[Data items]
————————
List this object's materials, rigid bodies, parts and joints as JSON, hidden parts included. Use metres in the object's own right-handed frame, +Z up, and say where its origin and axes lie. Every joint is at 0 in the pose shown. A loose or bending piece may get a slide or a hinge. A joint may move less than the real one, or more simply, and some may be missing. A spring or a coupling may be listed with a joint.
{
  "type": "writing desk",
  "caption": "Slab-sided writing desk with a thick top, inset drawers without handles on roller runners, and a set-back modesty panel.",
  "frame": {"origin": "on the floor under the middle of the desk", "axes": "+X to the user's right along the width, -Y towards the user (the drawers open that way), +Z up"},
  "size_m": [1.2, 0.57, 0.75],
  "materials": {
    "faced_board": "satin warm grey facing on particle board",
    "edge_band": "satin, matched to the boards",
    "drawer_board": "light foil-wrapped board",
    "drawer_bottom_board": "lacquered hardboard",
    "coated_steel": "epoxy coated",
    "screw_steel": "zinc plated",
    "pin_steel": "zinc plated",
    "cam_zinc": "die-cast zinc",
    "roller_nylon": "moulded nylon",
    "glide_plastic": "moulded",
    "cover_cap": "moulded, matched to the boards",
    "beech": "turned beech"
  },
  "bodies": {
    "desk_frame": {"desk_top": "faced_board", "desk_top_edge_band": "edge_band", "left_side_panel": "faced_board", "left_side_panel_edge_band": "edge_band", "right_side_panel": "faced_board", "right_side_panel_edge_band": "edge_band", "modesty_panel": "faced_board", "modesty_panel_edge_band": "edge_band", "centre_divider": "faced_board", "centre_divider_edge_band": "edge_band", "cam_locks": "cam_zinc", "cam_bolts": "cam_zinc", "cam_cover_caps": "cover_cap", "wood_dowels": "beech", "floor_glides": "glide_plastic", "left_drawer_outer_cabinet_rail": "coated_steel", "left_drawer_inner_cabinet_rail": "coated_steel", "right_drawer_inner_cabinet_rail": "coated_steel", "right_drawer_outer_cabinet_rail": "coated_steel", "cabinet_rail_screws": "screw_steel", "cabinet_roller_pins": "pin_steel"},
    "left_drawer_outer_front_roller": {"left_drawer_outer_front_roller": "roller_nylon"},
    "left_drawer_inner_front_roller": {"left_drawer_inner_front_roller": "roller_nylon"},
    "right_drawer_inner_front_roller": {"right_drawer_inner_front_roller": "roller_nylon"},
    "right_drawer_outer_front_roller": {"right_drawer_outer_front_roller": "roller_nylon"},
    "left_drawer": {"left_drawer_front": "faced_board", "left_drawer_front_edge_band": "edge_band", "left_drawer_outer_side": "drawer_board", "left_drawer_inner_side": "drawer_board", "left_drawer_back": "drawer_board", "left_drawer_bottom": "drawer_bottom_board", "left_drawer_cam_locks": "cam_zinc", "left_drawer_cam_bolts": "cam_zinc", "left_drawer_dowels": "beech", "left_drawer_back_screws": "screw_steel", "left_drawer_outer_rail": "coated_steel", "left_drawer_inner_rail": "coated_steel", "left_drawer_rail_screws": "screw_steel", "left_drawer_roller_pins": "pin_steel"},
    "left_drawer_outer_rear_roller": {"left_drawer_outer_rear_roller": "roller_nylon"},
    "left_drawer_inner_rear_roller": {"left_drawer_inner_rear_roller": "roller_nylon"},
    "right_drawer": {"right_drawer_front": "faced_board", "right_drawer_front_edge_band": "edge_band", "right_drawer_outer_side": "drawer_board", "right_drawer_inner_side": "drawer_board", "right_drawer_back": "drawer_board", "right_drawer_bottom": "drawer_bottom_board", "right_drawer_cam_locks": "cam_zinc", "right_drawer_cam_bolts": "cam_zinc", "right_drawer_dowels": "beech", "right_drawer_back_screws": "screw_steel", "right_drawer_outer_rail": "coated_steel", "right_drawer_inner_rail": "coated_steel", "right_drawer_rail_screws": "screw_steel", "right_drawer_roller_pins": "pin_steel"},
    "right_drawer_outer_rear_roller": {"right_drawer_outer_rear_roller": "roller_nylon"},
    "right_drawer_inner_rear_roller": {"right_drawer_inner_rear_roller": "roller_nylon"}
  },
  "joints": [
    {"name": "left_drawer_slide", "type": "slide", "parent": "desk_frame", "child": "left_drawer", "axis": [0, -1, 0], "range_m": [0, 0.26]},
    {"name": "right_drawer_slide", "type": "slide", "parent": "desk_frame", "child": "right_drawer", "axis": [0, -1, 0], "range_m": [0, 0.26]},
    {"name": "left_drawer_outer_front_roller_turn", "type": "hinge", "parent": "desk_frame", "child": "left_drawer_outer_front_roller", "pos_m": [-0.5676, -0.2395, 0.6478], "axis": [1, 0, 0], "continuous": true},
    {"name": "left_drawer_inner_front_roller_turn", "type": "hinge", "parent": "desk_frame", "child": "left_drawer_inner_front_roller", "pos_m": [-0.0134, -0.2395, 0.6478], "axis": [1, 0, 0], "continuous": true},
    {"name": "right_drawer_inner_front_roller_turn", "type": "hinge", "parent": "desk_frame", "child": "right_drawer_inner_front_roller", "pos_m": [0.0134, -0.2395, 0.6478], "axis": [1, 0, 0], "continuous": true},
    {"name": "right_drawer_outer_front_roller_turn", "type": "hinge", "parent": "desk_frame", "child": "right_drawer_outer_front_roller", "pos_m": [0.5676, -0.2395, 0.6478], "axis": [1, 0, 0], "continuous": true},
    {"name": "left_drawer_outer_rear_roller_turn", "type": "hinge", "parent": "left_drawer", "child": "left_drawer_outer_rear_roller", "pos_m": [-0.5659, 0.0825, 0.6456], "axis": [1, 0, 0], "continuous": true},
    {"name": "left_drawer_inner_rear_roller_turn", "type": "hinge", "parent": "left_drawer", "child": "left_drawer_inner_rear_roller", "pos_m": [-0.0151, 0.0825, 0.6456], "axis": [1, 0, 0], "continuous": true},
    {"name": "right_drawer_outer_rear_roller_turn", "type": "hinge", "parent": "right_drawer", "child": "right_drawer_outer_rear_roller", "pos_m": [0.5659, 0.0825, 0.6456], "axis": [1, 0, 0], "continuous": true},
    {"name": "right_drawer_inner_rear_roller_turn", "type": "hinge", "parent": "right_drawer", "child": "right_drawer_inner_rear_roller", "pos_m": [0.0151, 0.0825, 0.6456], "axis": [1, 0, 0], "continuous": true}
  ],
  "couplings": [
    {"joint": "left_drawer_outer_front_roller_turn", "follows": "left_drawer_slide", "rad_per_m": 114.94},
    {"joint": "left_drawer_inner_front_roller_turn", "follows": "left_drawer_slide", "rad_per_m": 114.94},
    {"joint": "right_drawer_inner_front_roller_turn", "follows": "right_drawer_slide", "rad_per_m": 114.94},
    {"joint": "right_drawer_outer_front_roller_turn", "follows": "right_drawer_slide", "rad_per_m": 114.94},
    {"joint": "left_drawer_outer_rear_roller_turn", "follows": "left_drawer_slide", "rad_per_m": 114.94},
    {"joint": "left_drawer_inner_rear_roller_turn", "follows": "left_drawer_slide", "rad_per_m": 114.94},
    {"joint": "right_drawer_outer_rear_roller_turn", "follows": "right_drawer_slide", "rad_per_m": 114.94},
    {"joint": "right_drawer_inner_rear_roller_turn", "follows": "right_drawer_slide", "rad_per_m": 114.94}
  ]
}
————————
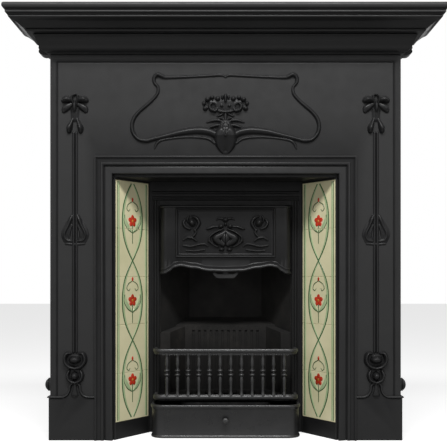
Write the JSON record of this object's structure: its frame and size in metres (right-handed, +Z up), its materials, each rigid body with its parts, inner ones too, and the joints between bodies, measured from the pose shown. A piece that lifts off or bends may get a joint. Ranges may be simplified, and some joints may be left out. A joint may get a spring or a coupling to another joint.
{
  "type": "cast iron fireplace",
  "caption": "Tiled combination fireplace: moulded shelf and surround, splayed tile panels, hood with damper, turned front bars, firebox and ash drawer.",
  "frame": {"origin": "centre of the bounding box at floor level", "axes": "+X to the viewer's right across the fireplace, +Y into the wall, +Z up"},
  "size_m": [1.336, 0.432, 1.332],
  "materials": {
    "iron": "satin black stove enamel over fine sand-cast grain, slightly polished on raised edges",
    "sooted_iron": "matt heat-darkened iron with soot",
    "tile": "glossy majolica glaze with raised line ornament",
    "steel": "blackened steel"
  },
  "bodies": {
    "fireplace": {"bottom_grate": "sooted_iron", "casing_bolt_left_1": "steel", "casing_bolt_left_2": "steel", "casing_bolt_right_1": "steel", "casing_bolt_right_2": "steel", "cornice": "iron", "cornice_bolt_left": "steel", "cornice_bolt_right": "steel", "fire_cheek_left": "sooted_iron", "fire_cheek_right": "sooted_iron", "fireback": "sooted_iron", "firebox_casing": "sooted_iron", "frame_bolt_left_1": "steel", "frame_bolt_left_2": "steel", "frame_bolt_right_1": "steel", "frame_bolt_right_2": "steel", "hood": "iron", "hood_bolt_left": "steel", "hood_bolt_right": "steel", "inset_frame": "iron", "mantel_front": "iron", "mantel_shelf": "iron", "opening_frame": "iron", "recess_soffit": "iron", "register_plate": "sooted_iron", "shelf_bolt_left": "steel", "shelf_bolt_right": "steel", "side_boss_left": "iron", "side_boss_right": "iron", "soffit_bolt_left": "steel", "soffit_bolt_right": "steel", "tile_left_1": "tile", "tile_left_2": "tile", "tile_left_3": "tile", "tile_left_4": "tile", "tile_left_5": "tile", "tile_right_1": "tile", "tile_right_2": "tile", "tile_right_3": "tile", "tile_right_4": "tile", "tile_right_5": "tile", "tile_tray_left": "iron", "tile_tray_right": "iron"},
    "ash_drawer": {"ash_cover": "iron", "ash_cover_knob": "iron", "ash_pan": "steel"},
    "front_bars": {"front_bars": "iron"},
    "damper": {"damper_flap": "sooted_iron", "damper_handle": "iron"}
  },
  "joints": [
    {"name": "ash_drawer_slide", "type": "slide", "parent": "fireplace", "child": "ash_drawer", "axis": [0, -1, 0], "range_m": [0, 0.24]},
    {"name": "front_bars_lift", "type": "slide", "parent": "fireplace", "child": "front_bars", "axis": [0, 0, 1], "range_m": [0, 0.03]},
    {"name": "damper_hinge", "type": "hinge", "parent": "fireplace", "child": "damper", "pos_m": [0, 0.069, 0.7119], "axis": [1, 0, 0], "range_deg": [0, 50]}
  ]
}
————————
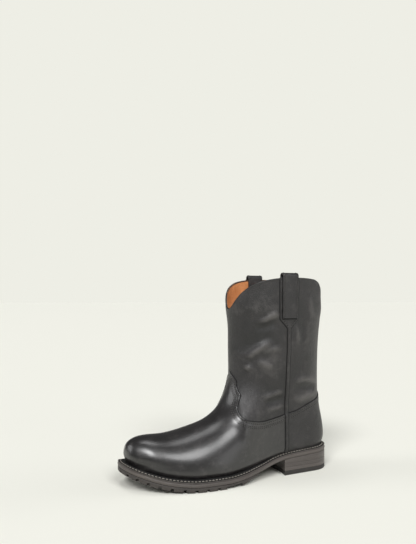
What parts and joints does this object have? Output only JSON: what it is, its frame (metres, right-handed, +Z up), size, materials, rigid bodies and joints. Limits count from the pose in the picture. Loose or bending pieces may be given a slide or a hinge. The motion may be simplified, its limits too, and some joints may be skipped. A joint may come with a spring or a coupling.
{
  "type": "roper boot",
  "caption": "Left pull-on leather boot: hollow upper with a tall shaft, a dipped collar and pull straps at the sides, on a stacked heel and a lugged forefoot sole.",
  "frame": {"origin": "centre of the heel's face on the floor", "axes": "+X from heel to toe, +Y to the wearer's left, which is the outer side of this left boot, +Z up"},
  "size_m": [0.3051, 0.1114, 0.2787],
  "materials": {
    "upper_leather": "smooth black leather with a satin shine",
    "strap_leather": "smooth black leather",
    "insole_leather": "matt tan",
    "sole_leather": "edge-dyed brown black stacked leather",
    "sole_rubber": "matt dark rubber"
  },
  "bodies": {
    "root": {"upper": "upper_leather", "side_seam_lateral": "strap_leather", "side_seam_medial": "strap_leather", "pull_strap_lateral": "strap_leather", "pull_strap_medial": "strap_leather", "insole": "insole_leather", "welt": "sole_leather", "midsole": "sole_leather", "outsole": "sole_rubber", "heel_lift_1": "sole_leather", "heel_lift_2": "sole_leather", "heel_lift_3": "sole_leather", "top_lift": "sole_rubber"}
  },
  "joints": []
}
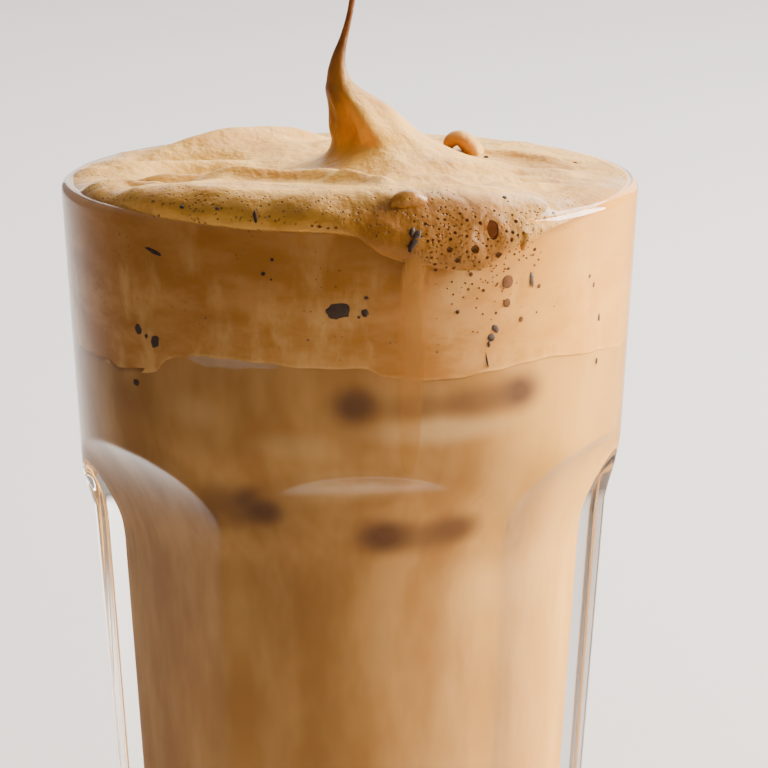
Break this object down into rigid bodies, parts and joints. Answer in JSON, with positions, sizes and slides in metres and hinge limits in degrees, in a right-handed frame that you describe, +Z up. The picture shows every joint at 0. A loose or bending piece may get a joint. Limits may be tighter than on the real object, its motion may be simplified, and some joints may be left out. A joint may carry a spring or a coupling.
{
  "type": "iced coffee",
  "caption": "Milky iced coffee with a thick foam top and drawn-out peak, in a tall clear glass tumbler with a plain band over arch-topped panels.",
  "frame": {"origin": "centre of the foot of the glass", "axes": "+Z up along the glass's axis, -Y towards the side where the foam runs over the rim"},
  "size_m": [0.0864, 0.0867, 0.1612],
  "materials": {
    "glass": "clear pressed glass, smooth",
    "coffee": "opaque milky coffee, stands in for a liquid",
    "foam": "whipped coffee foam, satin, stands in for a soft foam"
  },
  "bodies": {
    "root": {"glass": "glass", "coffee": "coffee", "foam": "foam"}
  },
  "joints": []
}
————————
• _GIVEN TASK_: Of all the lines in the listing above, how many include "pose"? Write only the number.

• _WRITTEN ANSWER_: 3